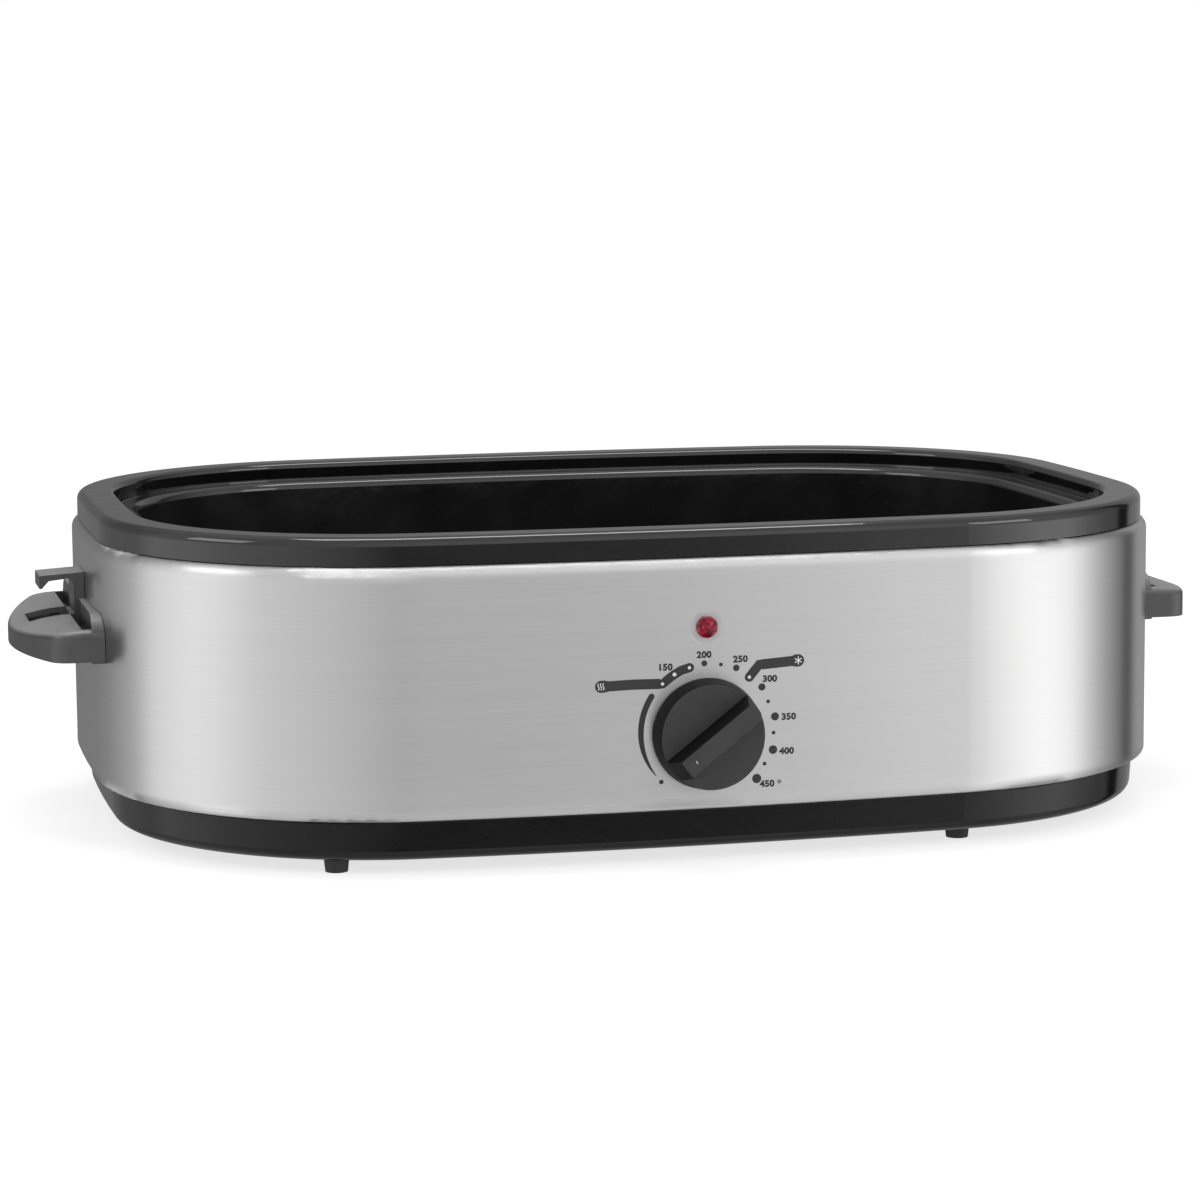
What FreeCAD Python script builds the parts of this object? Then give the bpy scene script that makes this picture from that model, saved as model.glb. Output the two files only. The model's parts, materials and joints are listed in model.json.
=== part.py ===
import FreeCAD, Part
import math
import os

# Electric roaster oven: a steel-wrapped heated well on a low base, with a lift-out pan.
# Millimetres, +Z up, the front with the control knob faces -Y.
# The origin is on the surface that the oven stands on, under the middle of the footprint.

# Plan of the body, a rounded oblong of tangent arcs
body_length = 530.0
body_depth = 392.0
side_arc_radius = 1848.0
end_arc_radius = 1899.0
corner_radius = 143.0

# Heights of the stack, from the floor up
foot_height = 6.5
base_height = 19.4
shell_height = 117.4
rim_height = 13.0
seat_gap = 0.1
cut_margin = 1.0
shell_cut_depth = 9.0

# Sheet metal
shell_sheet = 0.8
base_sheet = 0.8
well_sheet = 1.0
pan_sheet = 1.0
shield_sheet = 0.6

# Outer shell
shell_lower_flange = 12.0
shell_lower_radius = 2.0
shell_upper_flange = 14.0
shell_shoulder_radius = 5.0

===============

(REQUIRED TASK):
Select every line in the material above where the string "that" occurs, and copy it.

(EXERCISE RESPONSE):
What FreeCAD Python script builds the parts of this object? Then give the bpy scene script that makes this picture from that model, saved as model.glb. Output the two files only. The model's parts, materials and joints are listed in model.json.
# The origin is on the surface that the oven stands on, under the middle of the footprint.